- Given instruction -
Make an exact copy of the lines below.

- Data block -
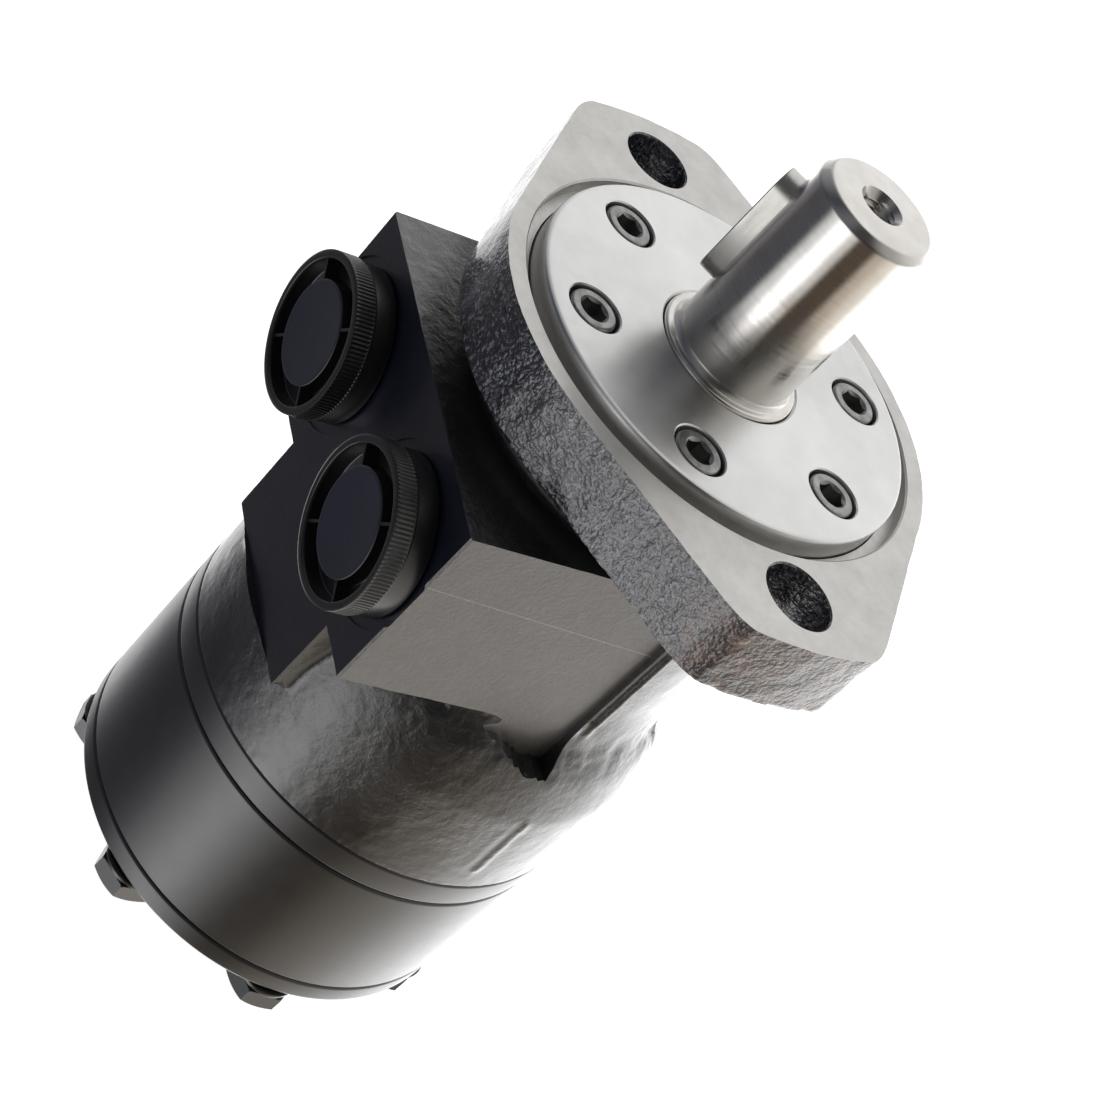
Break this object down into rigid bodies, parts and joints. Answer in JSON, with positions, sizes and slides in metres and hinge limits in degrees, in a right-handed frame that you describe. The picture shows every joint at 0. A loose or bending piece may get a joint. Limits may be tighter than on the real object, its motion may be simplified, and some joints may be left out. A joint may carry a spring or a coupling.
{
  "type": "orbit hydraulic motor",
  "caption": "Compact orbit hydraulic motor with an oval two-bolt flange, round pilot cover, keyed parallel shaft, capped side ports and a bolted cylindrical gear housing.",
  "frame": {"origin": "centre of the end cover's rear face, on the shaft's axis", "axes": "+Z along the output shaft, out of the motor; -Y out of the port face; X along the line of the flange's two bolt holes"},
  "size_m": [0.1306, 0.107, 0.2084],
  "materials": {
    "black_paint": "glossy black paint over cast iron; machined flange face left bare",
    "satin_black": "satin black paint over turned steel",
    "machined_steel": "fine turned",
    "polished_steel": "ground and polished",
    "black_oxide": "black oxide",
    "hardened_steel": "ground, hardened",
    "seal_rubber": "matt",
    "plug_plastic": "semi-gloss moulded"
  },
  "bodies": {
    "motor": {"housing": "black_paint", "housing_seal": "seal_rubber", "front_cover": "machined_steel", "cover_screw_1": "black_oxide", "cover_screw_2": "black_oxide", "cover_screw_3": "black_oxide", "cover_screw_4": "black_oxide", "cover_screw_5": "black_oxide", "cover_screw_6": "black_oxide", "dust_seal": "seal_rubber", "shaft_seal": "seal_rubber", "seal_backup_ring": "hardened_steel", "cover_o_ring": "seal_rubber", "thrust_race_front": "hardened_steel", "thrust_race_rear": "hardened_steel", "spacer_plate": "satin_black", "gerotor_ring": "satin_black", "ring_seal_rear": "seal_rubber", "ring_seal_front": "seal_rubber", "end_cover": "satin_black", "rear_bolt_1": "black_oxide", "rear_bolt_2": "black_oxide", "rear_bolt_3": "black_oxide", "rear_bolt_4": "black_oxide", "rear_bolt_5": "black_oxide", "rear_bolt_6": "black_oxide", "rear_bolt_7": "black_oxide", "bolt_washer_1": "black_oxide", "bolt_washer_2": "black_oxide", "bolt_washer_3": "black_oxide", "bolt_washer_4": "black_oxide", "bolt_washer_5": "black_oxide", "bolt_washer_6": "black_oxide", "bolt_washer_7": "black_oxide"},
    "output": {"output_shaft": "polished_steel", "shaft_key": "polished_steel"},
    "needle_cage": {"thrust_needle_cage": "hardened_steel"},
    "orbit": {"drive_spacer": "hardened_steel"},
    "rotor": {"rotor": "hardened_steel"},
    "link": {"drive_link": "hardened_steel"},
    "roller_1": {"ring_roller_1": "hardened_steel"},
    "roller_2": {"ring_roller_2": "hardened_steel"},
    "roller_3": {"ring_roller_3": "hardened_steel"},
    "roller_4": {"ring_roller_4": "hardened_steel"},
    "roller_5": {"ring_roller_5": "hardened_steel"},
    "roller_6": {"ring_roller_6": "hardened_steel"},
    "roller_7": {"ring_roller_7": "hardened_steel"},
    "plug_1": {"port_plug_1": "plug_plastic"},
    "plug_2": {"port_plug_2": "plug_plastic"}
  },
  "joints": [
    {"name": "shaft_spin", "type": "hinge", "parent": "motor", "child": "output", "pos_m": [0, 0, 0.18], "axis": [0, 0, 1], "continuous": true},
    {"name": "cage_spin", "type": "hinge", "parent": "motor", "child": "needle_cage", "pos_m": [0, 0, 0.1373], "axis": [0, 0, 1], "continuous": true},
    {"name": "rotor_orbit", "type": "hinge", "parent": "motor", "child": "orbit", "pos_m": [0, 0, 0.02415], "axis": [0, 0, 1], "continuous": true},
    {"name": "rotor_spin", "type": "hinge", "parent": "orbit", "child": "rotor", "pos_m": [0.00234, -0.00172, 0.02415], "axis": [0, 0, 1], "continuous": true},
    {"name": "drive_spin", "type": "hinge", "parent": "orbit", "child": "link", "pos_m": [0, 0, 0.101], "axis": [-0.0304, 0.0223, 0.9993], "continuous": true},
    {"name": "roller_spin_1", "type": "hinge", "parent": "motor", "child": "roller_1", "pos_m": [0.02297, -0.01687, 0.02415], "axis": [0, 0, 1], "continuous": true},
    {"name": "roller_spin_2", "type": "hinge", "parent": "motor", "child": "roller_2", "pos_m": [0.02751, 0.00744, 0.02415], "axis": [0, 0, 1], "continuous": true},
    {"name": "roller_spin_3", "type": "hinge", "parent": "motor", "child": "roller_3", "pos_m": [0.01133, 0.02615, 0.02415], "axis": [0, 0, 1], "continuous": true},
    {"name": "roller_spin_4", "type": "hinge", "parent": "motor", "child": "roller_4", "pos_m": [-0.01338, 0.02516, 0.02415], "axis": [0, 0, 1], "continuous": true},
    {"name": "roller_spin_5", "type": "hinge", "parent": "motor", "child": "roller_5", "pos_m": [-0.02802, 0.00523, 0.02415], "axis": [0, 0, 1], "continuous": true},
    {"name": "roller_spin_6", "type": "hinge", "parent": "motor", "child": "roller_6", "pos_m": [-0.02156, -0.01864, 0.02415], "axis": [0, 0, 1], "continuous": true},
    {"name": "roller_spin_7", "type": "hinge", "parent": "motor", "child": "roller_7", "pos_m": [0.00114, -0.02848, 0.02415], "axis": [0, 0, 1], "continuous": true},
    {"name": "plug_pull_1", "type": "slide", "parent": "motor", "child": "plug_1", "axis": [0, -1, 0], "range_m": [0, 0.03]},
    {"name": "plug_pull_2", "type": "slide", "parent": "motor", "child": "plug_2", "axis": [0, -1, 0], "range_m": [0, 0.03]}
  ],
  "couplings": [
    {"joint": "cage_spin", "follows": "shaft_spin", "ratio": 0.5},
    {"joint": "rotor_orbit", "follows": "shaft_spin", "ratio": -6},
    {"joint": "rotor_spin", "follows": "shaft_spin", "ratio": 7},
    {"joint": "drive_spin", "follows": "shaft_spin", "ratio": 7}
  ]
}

- Full output -
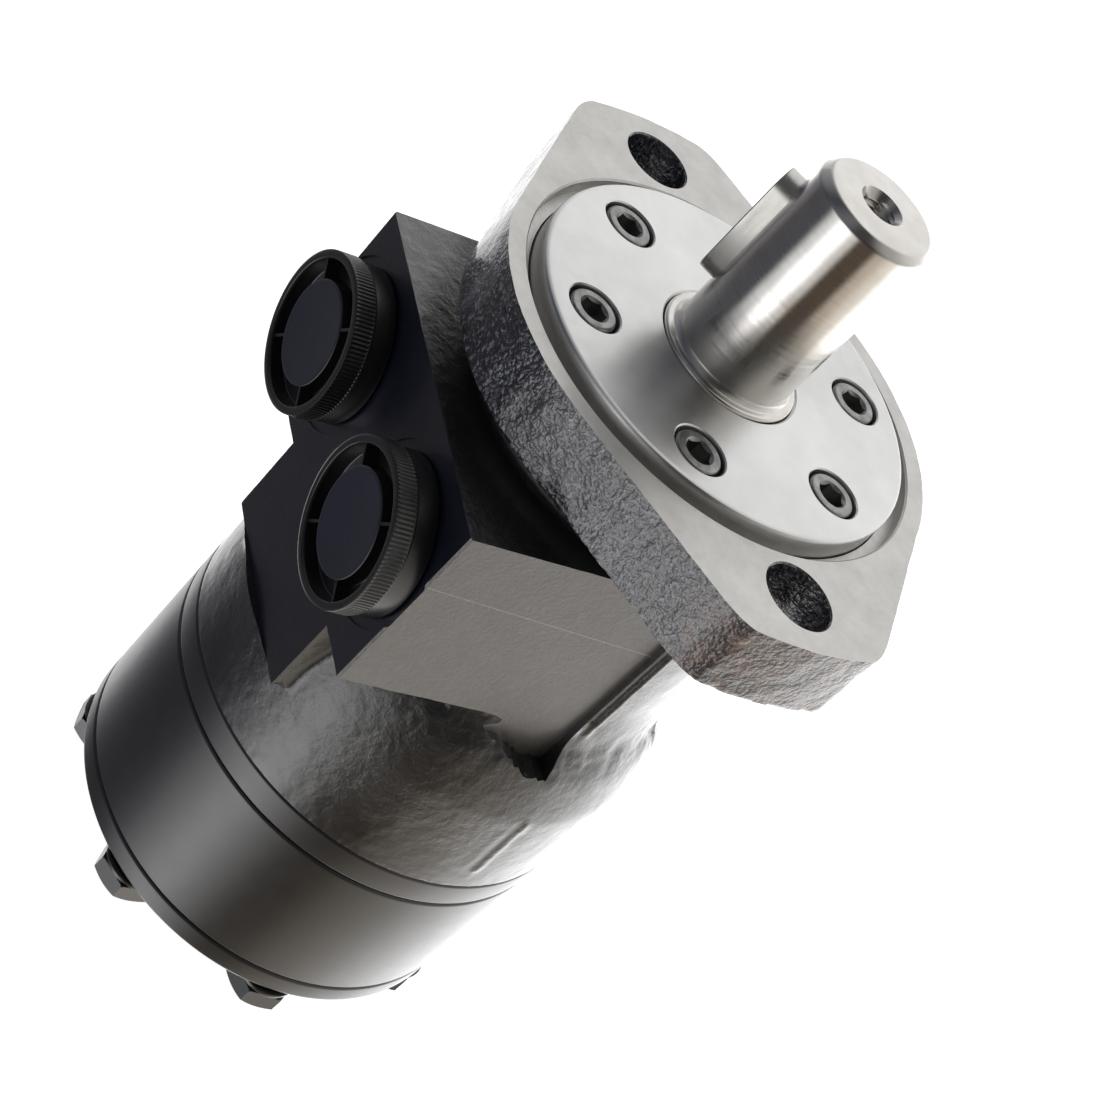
Break this object down into rigid bodies, parts and joints. Answer in JSON, with positions, sizes and slides in metres and hinge limits in degrees, in a right-handed frame that you describe. The picture shows every joint at 0. A loose or bending piece may get a joint. Limits may be tighter than on the real object, its motion may be simplified, and some joints may be left out. A joint may carry a spring or a coupling.
{
  "type": "orbit hydraulic motor",
  "caption": "Compact orbit hydraulic motor with an oval two-bolt flange, round pilot cover, keyed parallel shaft, capped side ports and a bolted cylindrical gear housing.",
  "frame": {"origin": "centre of the end cover's rear face, on the shaft's axis", "axes": "+Z along the output shaft, out of the motor; -Y out of the port face; X along the line of the flange's two bolt holes"},
  "size_m": [0.1306, 0.107, 0.2084],
  "materials": {
    "black_paint": "glossy black paint over cast iron; machined flange face left bare",
    "satin_black": "satin black paint over turned steel",
    "machined_steel": "fine turned",
    "polished_steel": "ground and polished",
    "black_oxide": "black oxide",
    "hardened_steel": "ground, hardened",
    "seal_rubber": "matt",
    "plug_plastic": "semi-gloss moulded"
  },
  "bodies": {
    "motor": {"housing": "black_paint", "housing_seal": "seal_rubber", "front_cover": "machined_steel", "cover_screw_1": "black_oxide", "cover_screw_2": "black_oxide", "cover_screw_3": "black_oxide", "cover_screw_4": "black_oxide", "cover_screw_5": "black_oxide", "cover_screw_6": "black_oxide", "dust_seal": "seal_rubber", "shaft_seal": "seal_rubber", "seal_backup_ring": "hardened_steel", "cover_o_ring": "seal_rubber", "thrust_race_front": "hardened_steel", "thrust_race_rear": "hardened_steel", "spacer_plate": "satin_black", "gerotor_ring": "satin_black", "ring_seal_rear": "seal_rubber", "ring_seal_front": "seal_rubber", "end_cover": "satin_black", "rear_bolt_1": "black_oxide", "rear_bolt_2": "black_oxide", "rear_bolt_3": "black_oxide", "rear_bolt_4": "black_oxide", "rear_bolt_5": "black_oxide", "rear_bolt_6": "black_oxide", "rear_bolt_7": "black_oxide", "bolt_washer_1": "black_oxide", "bolt_washer_2": "black_oxide", "bolt_washer_3": "black_oxide", "bolt_washer_4": "black_oxide", "bolt_washer_5": "black_oxide", "bolt_washer_6": "black_oxide", "bolt_washer_7": "black_oxide"},
    "output": {"output_shaft": "polished_steel", "shaft_key": "polished_steel"},
    "needle_cage": {"thrust_needle_cage": "hardened_steel"},
    "orbit": {"drive_spacer": "hardened_steel"},
    "rotor": {"rotor": "hardened_steel"},
    "link": {"drive_link": "hardened_steel"},
    "roller_1": {"ring_roller_1": "hardened_steel"},
    "roller_2": {"ring_roller_2": "hardened_steel"},
    "roller_3": {"ring_roller_3": "hardened_steel"},
    "roller_4": {"ring_roller_4": "hardened_steel"},
    "roller_5": {"ring_roller_5": "hardened_steel"},
    "roller_6": {"ring_roller_6": "hardened_steel"},
    "roller_7": {"ring_roller_7": "hardened_steel"},
    "plug_1": {"port_plug_1": "plug_plastic"},
    "plug_2": {"port_plug_2": "plug_plastic"}
  },
  "joints": [
    {"name": "shaft_spin", "type": "hinge", "parent": "motor", "child": "output", "pos_m": [0, 0, 0.18], "axis": [0, 0, 1], "continuous": true},
    {"name": "cage_spin", "type": "hinge", "parent": "motor", "child": "needle_cage", "pos_m": [0, 0, 0.1373], "axis": [0, 0, 1], "continuous": true},
    {"name": "rotor_orbit", "type": "hinge", "parent": "motor", "child": "orbit", "pos_m": [0, 0, 0.02415], "axis": [0, 0, 1], "continuous": true},
    {"name": "rotor_spin", "type": "hinge", "parent": "orbit", "child": "rotor", "pos_m": [0.00234, -0.00172, 0.02415], "axis": [0, 0, 1], "continuous": true},
    {"name": "drive_spin", "type": "hinge", "parent": "orbit", "child": "link", "pos_m": [0, 0, 0.101], "axis": [-0.0304, 0.0223, 0.9993], "continuous": true},
    {"name": "roller_spin_1", "type": "hinge", "parent": "motor", "child": "roller_1", "pos_m": [0.02297, -0.01687, 0.02415], "axis": [0, 0, 1], "continuous": true},
    {"name": "roller_spin_2", "type": "hinge", "parent": "motor", "child": "roller_2", "pos_m": [0.02751, 0.00744, 0.02415], "axis": [0, 0, 1], "continuous": true},
    {"name": "roller_spin_3", "type": "hinge", "parent": "motor", "child": "roller_3", "pos_m": [0.01133, 0.02615, 0.02415], "axis": [0, 0, 1], "continuous": true},
    {"name": "roller_spin_4", "type": "hinge", "parent": "motor", "child": "roller_4", "pos_m": [-0.01338, 0.02516, 0.02415], "axis": [0, 0, 1], "continuous": true},
    {"name": "roller_spin_5", "type": "hinge", "parent": "motor", "child": "roller_5", "pos_m": [-0.02802, 0.00523, 0.02415], "axis": [0, 0, 1], "continuous": true},
    {"name": "roller_spin_6", "type": "hinge", "parent": "motor", "child": "roller_6", "pos_m": [-0.02156, -0.01864, 0.02415], "axis": [0, 0, 1], "continuous": true},
    {"name": "roller_spin_7", "type": "hinge", "parent": "motor", "child": "roller_7", "pos_m": [0.00114, -0.02848, 0.02415], "axis": [0, 0, 1], "continuous": true},
    {"name": "plug_pull_1", "type": "slide", "parent": "motor", "child": "plug_1", "axis": [0, -1, 0], "range_m": [0, 0.03]},
    {"name": "plug_pull_2", "type": "slide", "parent": "motor", "child": "plug_2", "axis": [0, -1, 0], "range_m": [0, 0.03]}
  ],
  "couplings": [
    {"joint": "cage_spin", "follows": "shaft_spin", "ratio": 0.5},
    {"joint": "rotor_orbit", "follows": "shaft_spin", "ratio": -6},
    {"joint": "rotor_spin", "follows": "shaft_spin", "ratio": 7},
    {"joint": "drive_spin", "follows": "shaft_spin", "ratio": 7}
  ]
}